Le couvert pour nourrir le sol et la plante

Le mois de novembre est souvent l’occasion de détruire les premiers couverts d’interculture. Au moment de la destruction, il est possible d’évaluer ce que le couvert apportera finalement au sol mais également de quelle manière il participera à la nutrition de la culture suivante.

Grâce à la photosynthèse, un couvert contient une part importante de carbone organique. Ce carbone alimentera les microorganismes du sol et entretiendra le taux de matière organique d’une parcelle. Au moment de la destruction du couvert, il est possible d’évaluer la part du carbone organique qui sera consommé à court terme par l’activité microbienne et celle qui restera à long terme dans le sol sous forme d’humus. C’est cette seconde partie qui permettra effectivement d’entretenir, voire augmenter, le taux de matière organique du sol.

Généralement, pour un couvert multi espèces composé à la fois de légumineuses et de non légumineuses, il est possible de considérer que :

  • 20 à 30 % de la matière organique persistera sous forme d’humus. Ce pourcentage est fourni par l’indicateur ISMO [Indicateur de Stabilité de la Matière Organique] ou bien par le k1 [coefficient d’humification]. Ces deux indicateurs expriment la même notion. Autrement dit, ils précisent la part de la matière organique du couvert qui sera humifié après restitution au sol.
  • les 70 à 80 % de cette matière organique vont être transformés à court terme en gaz carbonique sous l’action de la respiration microbienne. Une partie de ce carbone sera également intégrée dans les cellules microbiennes pour assurer la constitution des cellules. Malgré cette part prélevée par l’activité microbienne, une part significative du carbone restera donc au sol.

Finalement, plus la biomasse de couvert produite sera importante, plus la quantité de carbone restituée au sol sera forte.

Couvert multi espèce composé de radis, tournesol, phacélie et vesce.

Une demi tonne à une tonne de matière organique

Un couvert d’interculture semé entre début juillet et début août est en mesure de produire en moyenne entre 2 et 4 tonnes de matière sèche par hectare. Cela représente un apport de matière organique de l’ordre de 1 800 à 3 600 kg par hectare. En considérant un ISMO de 20 %, 360 kg à 720 kg d’humus seront ainsi restitués au sol. Cette quantité de matière organique permettra de compenser en totalité ou en partie la perte annuelle de matière organique. En effet, un sol perd entre 1 et 2,5 % de son stock de matière organique par minéralisation sous l’action de l’activité microbienne. Ce pourcentage est ce que l’on appelle plus communément le K2 [indice de minéralisation].

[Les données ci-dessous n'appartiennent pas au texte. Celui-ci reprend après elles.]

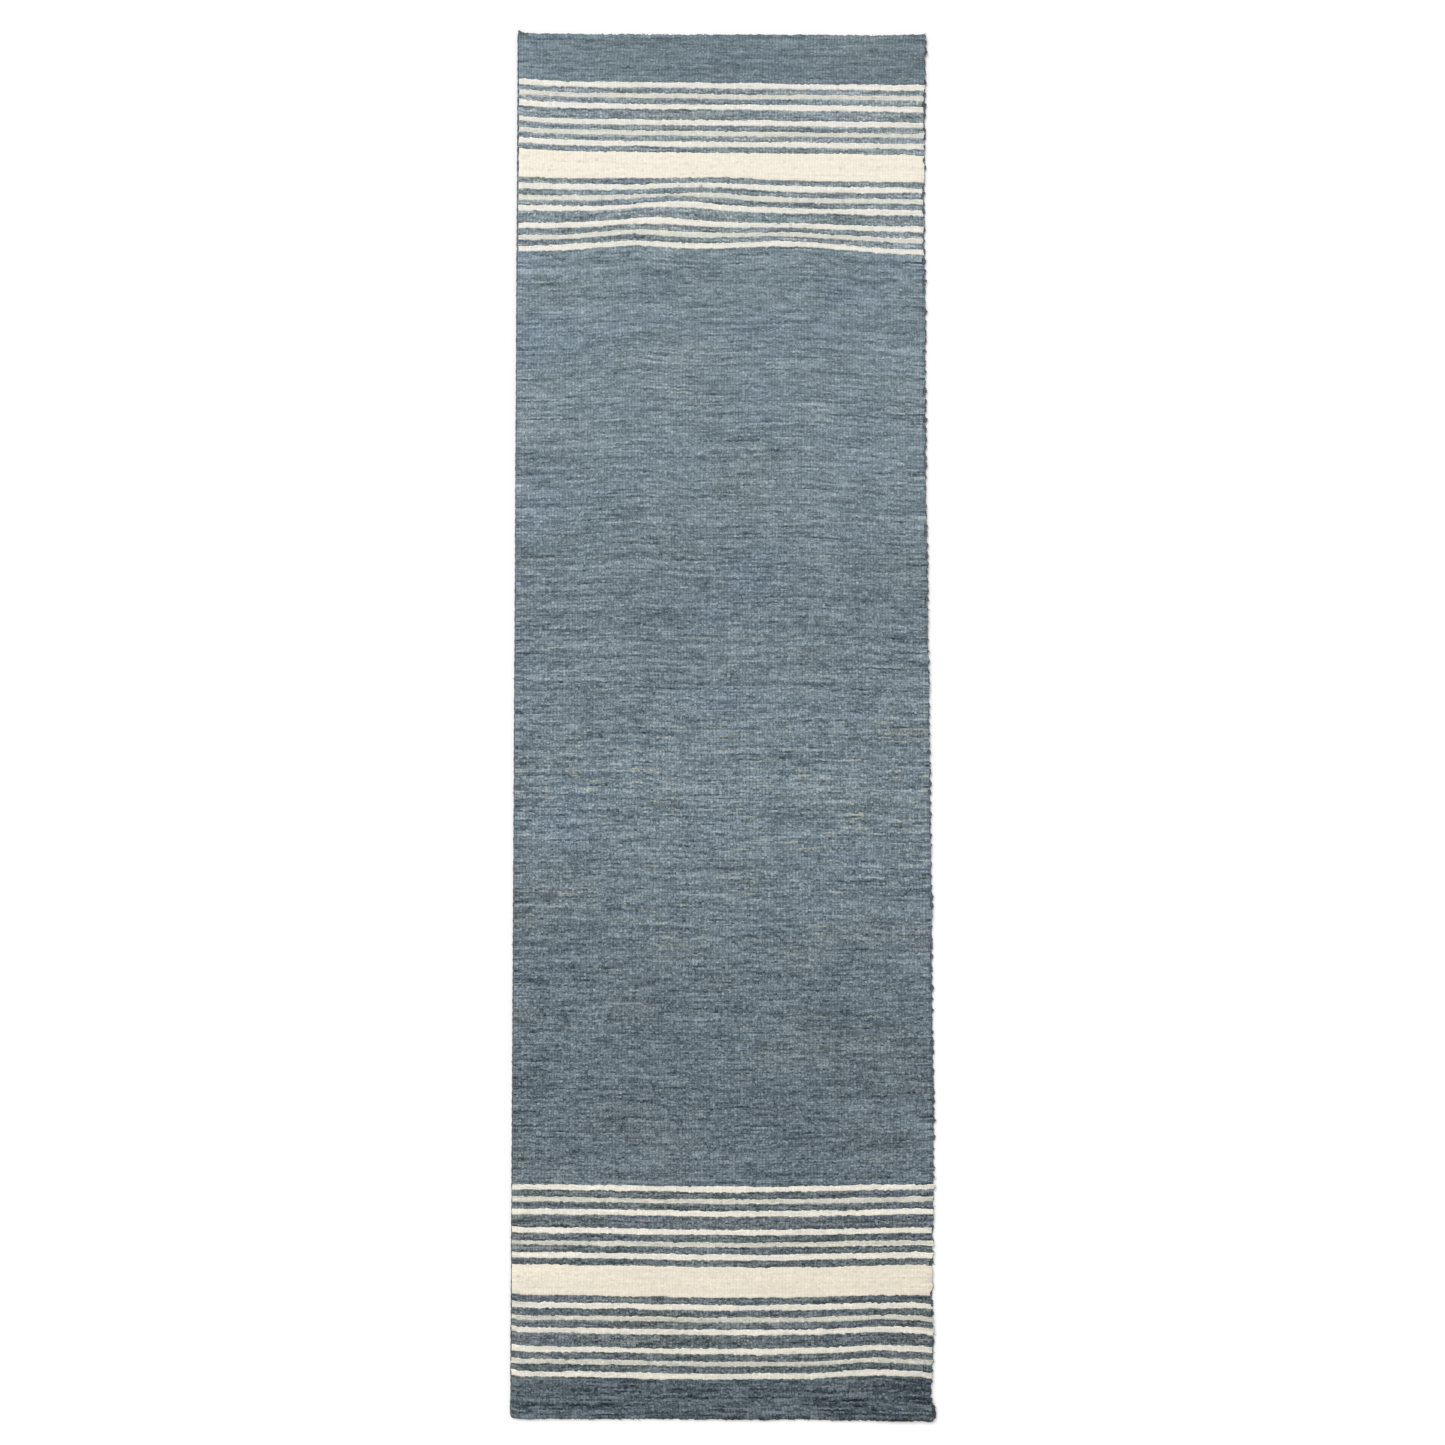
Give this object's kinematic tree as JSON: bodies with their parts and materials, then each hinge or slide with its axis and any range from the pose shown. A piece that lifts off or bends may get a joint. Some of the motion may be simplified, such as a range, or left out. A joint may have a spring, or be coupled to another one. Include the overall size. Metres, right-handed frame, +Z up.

Si l’on considère une parcelle à 2 % de matière organique, comprenant 3000 tonnes de terre sur trente centimètres d’épaisseur, la perte s’élève entre 600 et 1500 kg par an. Dans ce cas de figure, le couvert d’interculture compense en moyenne trois quart de la perte annuelle d’humus sur les sols calcaire ou argilo calcaire. Sur les sols limoneux ou sableux, il compensera plutôt un quart de ces pertes. En effet ces sols auront un K2 plus élevé en comparaison des autres. Les couverts sont donc fondamentaux pour l’entretien organique des sols. Néanmoins, ils sont aussi importants pour l’alimentation minéral de la culture suivante.

Couvert riche en légumineuse. Ces couverts sont particulièrement efficaces pour mobiliser certaines fractions du phosphore du sol.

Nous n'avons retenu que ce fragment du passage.